- Aim of the task -
Write the data out again, exactly as given.

- Recorded information -
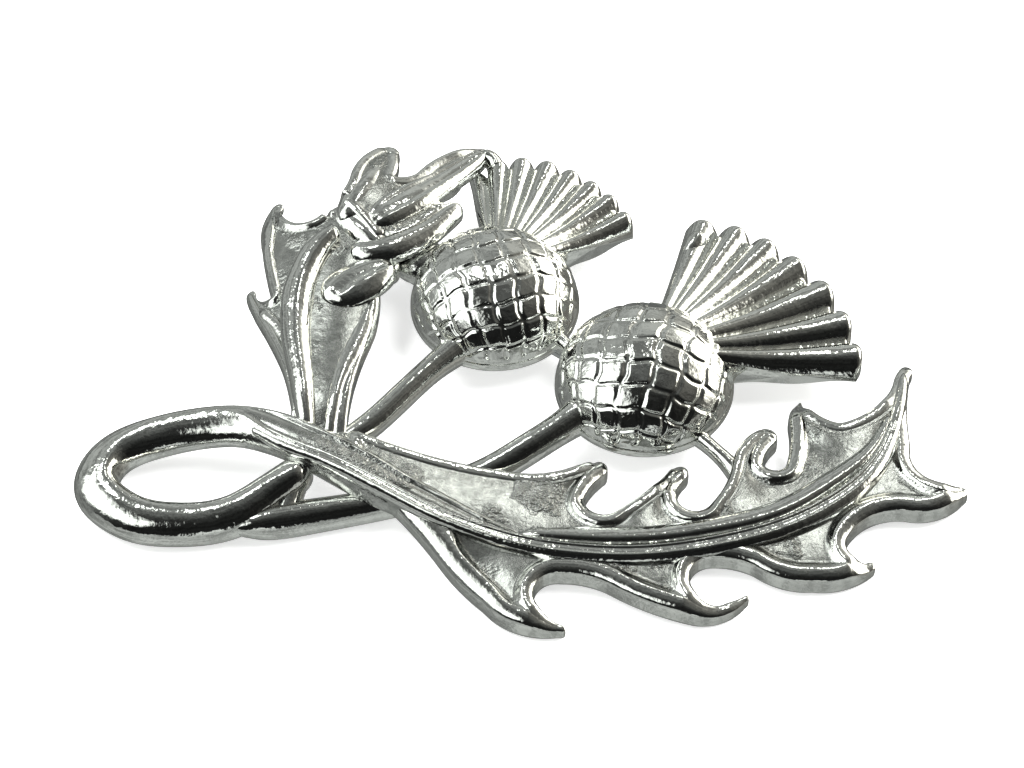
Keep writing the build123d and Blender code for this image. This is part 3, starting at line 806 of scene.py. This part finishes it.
# Big leaf. Each row: a point on the way, the arc's end, and the rim as above
big_leaf_start = (-12.0, -6.6)
big_leaf_edge = [
    (-6.5, -8.8, -0.4, -9.9, *SOFT),
    (2.9, -9.75, 5.5, -8.4, *SOFT),
    (6.45, -8.95, 6.2, -9.8, *HOOK),
    (5.3, -10.9, 4.8, -12.0, *NOTCH),
    (5.4, -13.0, 6.9, -13.1, *NOTCH),
    (9.1, -11.3, 11.0, -8.7, *SOFT),
    (11.9, -9.2, 11.75, -10.0, *HOOK),
    (11.2, -10.9, 11.1, -11.9, *NOTCH),
    (11.9, -12.9, 13.3, -12.5, *NOTCH),
    (14.4, -10.8, 14.9, -9.0, *SOFT),
    (15.6, -7.2, 16.9, -5.8, *SOFT),
    (18.0, -6.1, 17.95, -6.95, *HOOK),
    (17.3, -7.9, 17.0, -8.9, *NOTCH),
    (17.7, -9.5, 18.5, -9.2, *NOTCH),
    (18.9, -7.2, 18.9, -5.0, *NOTCH),
    (19.2, -3.8, 19.9, -2.8, *HOOK),
    (20.8, -4.6, 22.4, -5.5, *SOFT),
    (24.9, -4.0, 26.4, -1.0, *SOFT),
    (26.8, -0.1, 27.2, 0.5, *POINT),
    (27.7, 0.2, 27.6, -0.6, *POINT),
    (27.1, -4.0, 27.1, -7.4, *NOTCH),
    (27.4, -9.3, 28.6, -10.2, *NOTCH),
    (29.5, -10.4, 30.4, -10.3, *HOOK),
    (30.8, -10.7, 30.5, -11.2, *HOOK),
    (29.0, -12.4, 26.5, -12.7, *FRONT),
    (23.9, -13.3, 22.4, -14.9, *FRONT),
    (22.4, -16.0, 23.6, -16.6, *NOTCH),
    (24.2, -16.6, 24.1, -17.0, *HOOK),
    (22.3, -18.1, 20.0, -18.4, *FRONT),
    (17.9, -18.2, 16.1, -17.3, *FRONT),
    (14.7, -16.8, 13.2, -16.7, *BROAD),
    (11.9, -17.6, 12.0, -19.2, *NOTCH),
    (12.8, -20.0, 14.2, -19.8, *NOTCH),
    (14.9, -19.5, 15.5, -19.1, *HOOK),
    (15.7, -19.3, 15.5, -19.6, *HOOK),
    (14.0, -20.8, 12.0, -21.1, *FRONT),
    (9.3, -20.3, 6.7, -19.0, *FRONT),
    (4.9, -18.2, 3.2, -18.0, *BROAD),
    (1.6, -18.8, 1.5, -20.1, *NOTCH),
    (2.3, -21.1, 3.4, -21.6, *NOTCH),
    (3.55, -21.85, 3.1, -22.05, *HOOK),
    (0.4, -21.8, -1.9, -20.1, *FRONT),
    (-3.5, -18.5, -4.9, -16.7, *FOLD),
    (-6.6, -14.5, -8.7, -12.3, *MERGING),
    (-9.9, -11.3, -11.2, -10.2, *MERGING),
]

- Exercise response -
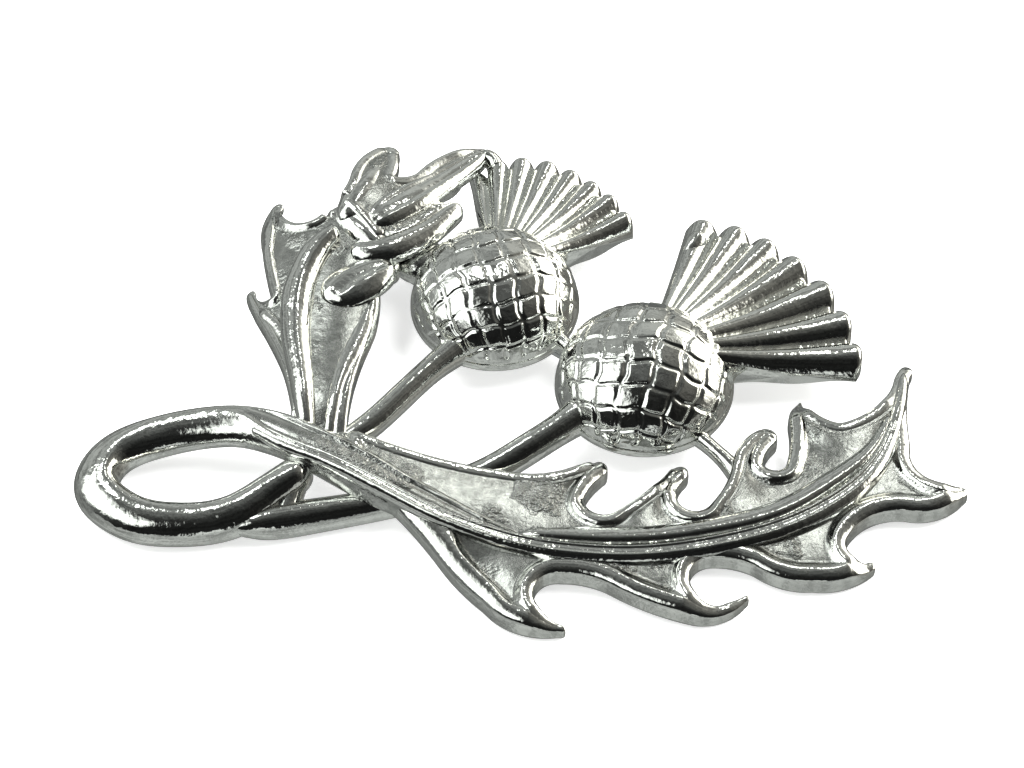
Keep writing the build123d and Blender code for this image. This is part 3, starting at line 806 of scene.py. This part finishes it.
# Big leaf. Each row: a point on the way, the arc's end, and the rim as above
big_leaf_start = (-12.0, -6.6)
big_leaf_edge = [
    (-6.5, -8.8, -0.4, -9.9, *SOFT),
    (2.9, -9.75, 5.5, -8.4, *SOFT),
    (6.45, -8.95, 6.2, -9.8, *HOOK),
    (5.3, -10.9, 4.8, -12.0, *NOTCH),
    (5.4, -13.0, 6.9, -13.1, *NOTCH),
    (9.1, -11.3, 11.0, -8.7, *SOFT),
    (11.9, -9.2, 11.75, -10.0, *HOOK),
    (11.2, -10.9, 11.1, -11.9, *NOTCH),
    (11.9, -12.9, 13.3, -12.5, *NOTCH),
    (14.4, -10.8, 14.9, -9.0, *SOFT),
    (15.6, -7.2, 16.9, -5.8, *SOFT),
    (18.0, -6.1, 17.95, -6.95, *HOOK),
    (17.3, -7.9, 17.0, -8.9, *NOTCH),
    (17.7, -9.5, 18.5, -9.2, *NOTCH),
    (18.9, -7.2, 18.9, -5.0, *NOTCH),
    (19.2, -3.8, 19.9, -2.8, *HOOK),
    (20.8, -4.6, 22.4, -5.5, *SOFT),
    (24.9, -4.0, 26.4, -1.0, *SOFT),
    (26.8, -0.1, 27.2, 0.5, *POINT),
    (27.7, 0.2, 27.6, -0.6, *POINT),
    (27.1, -4.0, 27.1, -7.4, *NOTCH),
    (27.4, -9.3, 28.6, -10.2, *NOTCH),
    (29.5, -10.4, 30.4, -10.3, *HOOK),
    (30.8, -10.7, 30.5, -11.2, *HOOK),
    (29.0, -12.4, 26.5, -12.7, *FRONT),
    (23.9, -13.3, 22.4, -14.9, *FRONT),
    (22.4, -16.0, 23.6, -16.6, *NOTCH),
    (24.2, -16.6, 24.1, -17.0, *HOOK),
    (22.3, -18.1, 20.0, -18.4, *FRONT),
    (17.9, -18.2, 16.1, -17.3, *FRONT),
    (14.7, -16.8, 13.2, -16.7, *BROAD),
    (11.9, -17.6, 12.0, -19.2, *NOTCH),
    (12.8, -20.0, 14.2, -19.8, *NOTCH),
    (14.9, -19.5, 15.5, -19.1, *HOOK),
    (15.7, -19.3, 15.5, -19.6, *HOOK),
    (14.0, -20.8, 12.0, -21.1, *FRONT),
    (9.3, -20.3, 6.7, -19.0, *FRONT),
    (4.9, -18.2, 3.2, -18.0, *BROAD),
    (1.6, -18.8, 1.5, -20.1, *NOTCH),
    (2.3, -21.1, 3.4, -21.6, *NOTCH),
    (3.55, -21.85, 3.1, -22.05, *HOOK),
    (0.4, -21.8, -1.9, -20.1, *FRONT),
    (-3.5, -18.5, -4.9, -16.7, *FOLD),
    (-6.6, -14.5, -8.7, -12.3, *MERGING),
    (-9.9, -11.3, -11.2, -10.2, *MERGING),
]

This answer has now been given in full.